Yes, vacant industrial properties in Garland can be financed through bridge loan programs. Given Garland's 4.6% vacancy rate, lenders view lease-up risk favorably because market conditions support rapid absorption. Bridge lenders may require a lease-up reserve and a detailed marketing plan as part of the loan approval. Use our commercial bridge loan calculator to estimate bridge loan terms.
What environmental due diligence is required for Garland industrial loans?
All industrial property loans require a Phase I Environmental Site Assessment at minimum. If the Phase I identifies recognized environmental conditions, a Phase II assessment with soil and groundwater sampling may be required. Garland's industrial history means some older properties may have environmental considerations that need to be addressed during the loan process.
How do lenders evaluate tenant credit for industrial property loans?

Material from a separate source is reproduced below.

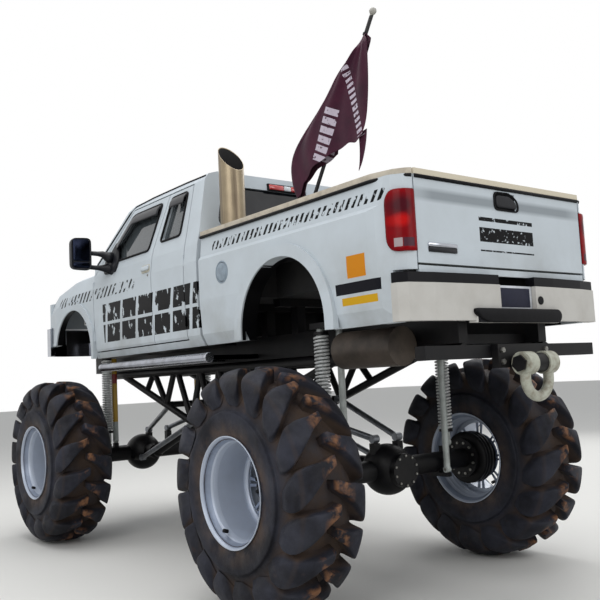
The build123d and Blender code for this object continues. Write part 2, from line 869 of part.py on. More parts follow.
def nose_group():
    """Hood, both front fenders, the fascia with its grille, and the headlamps."""
    shell = nose_form(0) - nose_form(panel_wall)
    hood = shell & block(hood_back, hood_front, -hood_half, hood_half, 2250, 2800)
    hinge_x = (cab_front + hood_back) / 2
    for side in (1, -1):
        low, high = side * hood_hinge_side - hinge_length / 2, side * hood_hinge_side + hinge_length / 2
        hood += rod((hinge_x, low, hood_hinge_height), (hinge_x, high, hood_hinge_height), hinge_radius)
        hood += block(hinge_x, hood_back + 5, low, high, hood_hinge_height - hinge_radius, hood_hinge_height)
    side = shell & block(nose_back, nose_front, hood_half + panel_gap, past_side, rocker_height - 10, 2800)
    side -= block(nose_back - 10, cab_front + 8, 0, bed_side - panel_wall, 2400, 2800)
    lip = flare(front_arch_x, front_arch_height, bed_side - 12)
    side += lip & block(nose_back, nose_front, 0, past_side, rocker_height, cab_roof)
    side -= arch(front_arch_x, front_arch_height, arch_radius, 0, past_side)
    side -= block(front_arch_x, nose_front + 10, 0, past_side, rocker_height - 10, front_bumper_bottom + 100)
    side -= block(front_bumper_side - panel_gap, nose_front + 10, 0, past_side, rocker_height,
                  front_bumper_top + panel_gap)
    pieces = {"hood": hood, "fenders": apart(both(side))}
    back = nose_front + seat_gap
    front = back + fascia_depth
    edge = [(back, -fascia_half), (front - 25, -fascia_half), (front, -grille_half - 60),
            (front, grille_half + 60), (front - 25, fascia_half), (back, fascia_half)]
    panel = rise(outline(edge), fascia_bottom, fascia_top)
    brow = full([(fascia_half, 2130), (fascia_half, 2425), (grille_half + 60, fascia_top + 1)])
    panel &= along(outline(brow), back - 10, front + 10)
    inner, outer, low, high = headlamp_inner, headlamp_outer, headlamp_bottom, headlamp_top
    lamp = panel & block(back + 10, front + 10, inner + seat_gap, outer - seat_gap, low + seat_gap,
                         high - seat_gap)
    panel -= block(back - 10, front + 10, -grille_half, grille_half, low, high + 40)
    for cut in both(block(back - 10, front + 10, inner, outer, low, high)):
        panel -= cut
    for z in (2255, 2320, 2385):
        panel += block(back + 5, front - 6, -grille_half - 1, grille_half + 1, z - 12, z + 12)
    for back_plate in both(block(back, back + 10 - seat_gap, inner - 2, outer + 2, low - 2, high + 2)):
        panel += back_plate
    pieces["grille"] = panel
    pieces["headlamps"] = apart(both(lamp))
    return pieces


# Bed

def bed_form():
    """Outside of the bed: its cross section, cut to its plan."""
    half = [(905, rocker_height), (945, 1850), (bed_side, 2110), (bed_side, 2425), (942, 2450),
            (925, bed_wall_top)]
    body = along(outline(full(half)), bed_back, bed_front)
    plan = [(bed_front, 990), (-700, 990), (-940, 952), (-1050, 915), (-1105, 870), (bed_back, 822)]
    return body & rise(outline(whole_plan(plan)), rocker_height - 10, bed_wall_top + 10)


def lamp_form(margin):
    """Room of a left tail lamp in the corner of the bed, or the lamp drawn in by a margin."""
    behind = bed_back - 200
    corners = [(behind, lamp_bottom), (lamp_front, lamp_bottom), (lamp_front, lamp_top), (behind, lamp_top)]
    edge = outline(corners, lamp_corner)
    if margin:
        edge = offset(edge, -margin)
    room = across(edge, gate_half + panel_gap - 1, past_side)
    return room - block(bed_back + lamp_depth - margin, 0, 0, lamp_inner + margin, lamp_bottom - 10,
                        lamp_top + 10)


def bed_sills():
    """Cross bars under the bed floor, on risers that stand on the frame rails."""
    pieces = []
    top = bed_floor_under - seat_gap
    middle, half = rail_offset + rail_width / 2, sill_width / 2
    for x in (-900, -480, 560, 960):
        pieces.append(block(x - half, x + half, -sill_half, sill_half, top - sill_height, top))
        pieces += both(block(x - half, x + half, middle - half, middle + half, rail_top + seat_gap,
                             top - sill_height - seat_gap))
    return apart(pieces)


def wheel_tub():
    """Left wheel tub, open outward and below."""
    outer = bed_wall_inner - seat_gap
    hollow = block(-tub_half + tub_wall, tub_half - tub_wall, tub_inner + tub_wall, outer + 1,
                   bed_floor_under - 1, tub_top - tub_wall)
    return block(-tub_half, tub_half, tub_inner, outer, bed_floor_under, tub_top) - hollow


def bed_box(floor_back):
    """Load floor notched for the tubs, with a sunk corner for the stack, and the front wall."""
    inner = bed_wall_inner - seat_gap
    box = block(floor_back, bed_front, -inner, inner, bed_floor_under, bed_floor_top)
    notch = block(-tub_half - seat_gap, tub_half + seat_gap, tub_inner - seat_gap, inner + 1,
                  bed_floor_under - 1, bed_floor_top + 1)
    for cut in both(notch):
        box -= cut
    box -= block(stack_x - stack_radius - 20, bed_front + 1, stack_y - stack_radius - 20, inner + 1,
                 bed_floor_top - stack_well, bed_floor_top + 1)
    return box + block(bed_front - front_wall, bed_front, -inner, inner, bed_floor_under, bed_wall_top)


def bed_group():
    """Bed box, wheel tubs, sills, outer sides, rail caps, tail lamps and tailgate."""
    form = bed_form()
    pieces = {}
    side = form & block(bed_back, bed_front, bed_wall_inner, past_side, rocker_height, bed_wall_top)
    floor_back = bed_back + gate_thickness + floor_gap
    corner_side = gate_half + panel_gap
    corner = block(bed_back, floor_back - seat_gap, corner_side, bed_wall_inner + 1, corner_bottom,
                   bed_wall_top)
    side += form & corner
    side += flare(0, rear_arch_height, bed_side - 12)
    side -= arch(0, rear_arch_height, arch_radius, 0, past_side)
    side -= block(bed_back - 10, bumper_side_x + panel_gap, 0, past_side, 1700, corner_bottom)
    lamp = side & lamp_form(seat_gap)
    side -= lamp_form(0)
    pieces["bed_sides"] = apart(both(side))
    pieces["tail_lamps"] = apart(both(lamp))
    cap_low = bed_wall_top + seat_gap
    plan = [(bed_front, 828), (bed_front, 935), (-900, 930), (-1050, 890), (-1110, 845),
            (bed_back, corner_side), (bed_back + 60, corner_side), (bed_back + 60, 828)]
    pieces["rail_caps"] = apart(both(rise(outline(plan), cap_low, cap_low + cap_thickness)))
    pieces["bed_box"] = bed_box(floor_back)
    pieces["wheel_tubs"] = apart(both(wheel_tub()))
    pieces["bed_sills"] = bed_sills()
    gate = block(bed_back, bed_back + gate_thickness, -gate_half, gate_half, gate_bottom, bed_wall_top)
    gate += block(bed_back - 6, bed_back + gate_thickness + 6, -gate_half, gate_half, bed_wall_top,
                  bed_wall_top + cap_thickness)
    gate -= block(bed_back - 10, bed_back + 18, -110, 90, 2470, 2579)
    for side in (1, -1):
        start = (bed_back + trunnion_inset, side * (gate_half - 1), gate_bottom + trunnion_inset)
        gate += rod(start, (start[0], side * (gate_half + panel_gap - seat_gap), start[2]), trunnion_radius)
    pieces["tailgate"] = gate
    return pieces


# Bumpers

def rear_bumper():
    """Painted rear bumper with its step pads, plate recess and lower step."""
    wide = bumper_half
    plan = [(bumper_side_x, wide), (-1090, wide - 5), (-1135, wide - 50), (-1165, 720), (-1187, 380),
            (bumper_back, plate_half)]
    band = rise(outline(whole_plan(plan)), bumper_bottom, bumper_top)
    inner = [(x + bumper_thickness, y - bumper_thickness if y > 800 else y) for x, y in plan]
    inner[0] = (bumper_side_x + 10, wide - bumper_thickness)
    band -= rise(outline(whole_plan(inner)), bumper_bottom - 10, bumper_top + 10)
    band -= block(bumper_back - 10, plate_face, -plate_half, plate_half, step_top, bumper_top + 10)
    pad_plan = [(bumper_side_x, wide - 7), (-1087, wide - 12), (-1129, wide - 56), (-1158, 720), (-1180, 380),
                (bumper_back + 7, plate_half), (-1120, plate_half), (-1090, 820), (bumper_side_x, 820)]
    pad = rise(outline(pad_plan), bumper_top, bumper_top + pad_height)
    for piece in both(pad):
        band += piece
    step = [(plate_face, step_half), (bumper_back - 12, step_half - 40)]
    band += rise(outline(whole_plan(step)), bumper_bottom - 13, step_top)
    for side in (1, -1):
        middle = side * (rail_offset + rail_width / 2)
        band += block(plate_face, bed_back + 70 - seat_gap, middle - 20, middle + 20, bumper_bottom + 5,
                      bumper_bottom + 45)
    return band


def front_bumper():
    """Front bumper with its brackets on the frame rails."""
    plan = [(front_bumper_side, 950), (4400, 945), (4500, 760), (front_bumper_x, 300)]
    band = rise(outline(whole_plan(plan)), front_bumper_bottom, front_bumper_top)
    inner = [(x - 50, y - (50 if y > 700 else 0)) for x, y in plan]
    inner[0] = (4280, 900)
    band -= rise(outline(whole_plan(inner)), front_bumper_bottom - 1, front_bumper_top + 1)
    for piece in both(block(4180, 4480, rail_offset + 10, rail_offset + 60, rail_top + seat_gap, 2000)):
        band += piece
    return band


# Fittings

def stack():
    """Exhaust stack in the corner of the bed, cut at a slant that faces back."""
    base = bed_floor_top - stack_well + seat_gap
    pipe = rod((stack_x, stack_y, base), (stack_x, stack_y, stack_high), stack_radius)
    pipe -= rod((stack_x, stack_y, base + 60), (stack_x, stack_y, stack_high + 10), stack_radius - stack_wall)
    reach = stack_radius + 10
    rate = (stack_high - stack_low) / (2 * stack_radius)
    low, high = stack_low - 10 * rate, stack_high + 10 * rate
    slant = [(stack_x - reach, low), (stack_x + reach, high), (stack_x - reach, high + 10)]
    return pipe - across(outline(slant), stack_y - 200, stack_y + 200)


def flag_pole():
    """Leaning pole on a socket on the wheel tub, with a ball on top."""
    base = tub_top + seat_gap
    socket = Pos(pole_x, pole_y, base + 30) * Cylinder(36, 60)
    pole = rod((pole_x, pole_y, base + 20), (pole_top_x, pole_y, pole_top), pole_radius)
    return socket + pole + Pos(pole_top_x, pole_y, pole_top) * Sphere(ball_radius)


def flag():
    """Drooping flag that hangs from the pole's tip, as a plain slab of its outline."""
    edge = [(pole_top_x + 5, pole_top - 125), (-634, 3509), (-362, 3311), (14, 3051), (66, 2900), (4, 2699),
            (-51, 2707), (-150, 2850), (-365, 2920), (-638, 2938), (-727, 2958), (-800, 3200), (-816, 3443)]
    near = pole_y + pole_radius + seat_gap
    return across(outline(edge), near, near + flag_thickness)


def step_bars():
    """Side step tubes with their brackets to the frame rails."""
    pieces = []
    y, z = step_offset, step_height
    pieces += both(rod((step_back, y, z), (step_front, y, z), step_radius))
    inner, outer = rail_offset + rail_width + seat_gap, y - step_radius - seat_gap
    for x in (1111, 1616, 2561):
        pieces += both(block(x - 45, x + 45, inner, outer, z - 12, z + 24))
    return apart(pieces)


def tank():
    """Round tank along the frame under the bed, on two saddles."""
    start = (tank_x, tank_y, tank_height)
    shell = rod(start, (tank_x + tank_length, tank_y, tank_height), tank_radius)
    inner = rail_offset + rail_width + seat_gap
    for x in (tank_x + 120, tank_x + tank_length - 120):
        shell += block(x - 25, x + 25, inner, tank_y, rail_bottom, rail_bottom + 50)
    return shell


def mirror_piece():
    """Left tow mirror: head, two arms and the base on the door."""
    x, y, z = mirror_x, mirror_y, mirror_height
    head = block(x - 45, x + 45, y - 100, y + 100, z - 150, z + 150)
    head = fillet(head.edges().filter_by(Axis.X), 35)
    base = block(x - 30, x + 80, hinge_offset - 160, hinge_offset + 30, z - 182, z - 72)
    base -= cab_form(-seat_gap)
    # Depth of each arm's foot and of its end below the head's middle
    for foot, drop in ((152, 92), (102, 42)):
        base += rod((x + 20, hinge_offset + 20, z - foot), (x + 10, y - 90, z - drop), 18)
    return head + base


def build_nodes():
    """Every piece of the truck by name."""
    nodes = {"frame": frame(), "truss": truss(), "rear_axle": rear_axle(), "front_axle": front_axle(),
             "springs": springs(), "dampers": dampers(), "links": links(), "driveline": driveline(),
             "engine": engine(), "tank": tank(), "tow_hitch": tow_hitch(), "shackle": shackle(),
             "rear_bumper": rear_bumper(), "front_bumper": front_bumper(), "seats": seats(),
             "dashboard": dashboard(), "stack": stack(), "flag_pole": flag_pole(), "flag": flag(),
             "step_bars": step_bars(), "tie_rod": tie_rod()}
    nodes.update(cab_group())
    nodes.update(nose_group())
    nodes.update(bed_group())
    tyre_body, wheel_body = tyre(), wheel()
    for end, x in (("front", front_axle_x), ("rear", rear_axle_x)):
        for name, side in (("left", 1), ("right", -1)):
            nodes[f"tyre_{end}_{name}"] = place_wheel(tyre_body, x, side)
            nodes[f"wheel_{end}_{name}"] = place_wheel(wheel_body, x, side)
    for name, side, solid in zip(("left", "right"), (1, -1), both(mirror_piece())):
        nodes[f"knuckle_{name}"] = knuckle(side)
        nodes[f"mirror_{name}"] = solid
    return nodes


def main():
    """Write each piece, moved so that the truck's length is centred."""
    os.makedirs("parts", exist_ok=True)
    for name, solid in build_nodes().items():
        placed = [Pos(-length_centre, 0, 0) * piece for piece in solid.solids()]
        export_step(Compound(placed), f"parts/{name}.step")


main()
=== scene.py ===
import json
import math
import bmesh
import bpy
from mathutils import Matrix, Quaternion, Vector, noise


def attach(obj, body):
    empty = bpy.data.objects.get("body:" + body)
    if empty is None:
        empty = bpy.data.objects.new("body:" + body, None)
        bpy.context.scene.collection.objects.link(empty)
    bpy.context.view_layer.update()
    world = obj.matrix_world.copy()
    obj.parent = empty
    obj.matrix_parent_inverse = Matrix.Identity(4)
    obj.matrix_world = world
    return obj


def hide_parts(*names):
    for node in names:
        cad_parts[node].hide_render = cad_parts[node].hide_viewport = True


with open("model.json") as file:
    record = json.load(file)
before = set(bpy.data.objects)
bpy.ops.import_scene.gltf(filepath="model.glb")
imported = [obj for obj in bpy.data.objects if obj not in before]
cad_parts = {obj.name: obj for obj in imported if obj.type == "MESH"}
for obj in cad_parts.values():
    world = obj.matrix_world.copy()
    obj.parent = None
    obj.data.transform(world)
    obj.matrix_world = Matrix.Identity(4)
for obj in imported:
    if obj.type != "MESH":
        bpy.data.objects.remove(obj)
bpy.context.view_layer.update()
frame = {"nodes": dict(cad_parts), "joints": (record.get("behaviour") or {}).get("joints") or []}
joints = {joint["name"]: Vector(joint["pos_m"]) for joint in frame["joints"]}
rearHub = joints["spin_rear_left"]
frontHub = joints["spin_front_left"]
stationShift = 0.084 - rearHub.x  # the rear axle stands 84 mm ahead of the rear arch's centre
sides = {"left": 1, "right": -1}


def at(x, y, z):  # metres ahead of the rear arch, to the left and above the ground
    return Vector((x - stationShift, y, z))


# Shapes are pairs of lists: points and faces

def joined(shapes):
    points, faces = [], []
    for shapePoints, shapeFaces in shapes:
        start = len(points)
        points += shapePoints
        faces += [[start + corner for corner in face] for face in shapeFaces]
    return points, faces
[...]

Lenders assess tenant credit through financial statement analysis, credit reports, and industry reputation. National and regional tenants with audited financials receive the strongest credit assessments. For smaller local tenants, lenders may require additional security such as personal guarantees or larger security deposits. Tenant credit quality directly affects the loan rate and available leverage.
What is the typical lease term for industrial space in Garland?
Industrial leases in Garland typically range from 3 to 10 years, with larger distribution facilities often securing 7 to 15-year terms. NNN lease structures are standard, with annual rent escalations of 2% to 3%. Longer lease terms with credit tenants command the most favorable financing terms.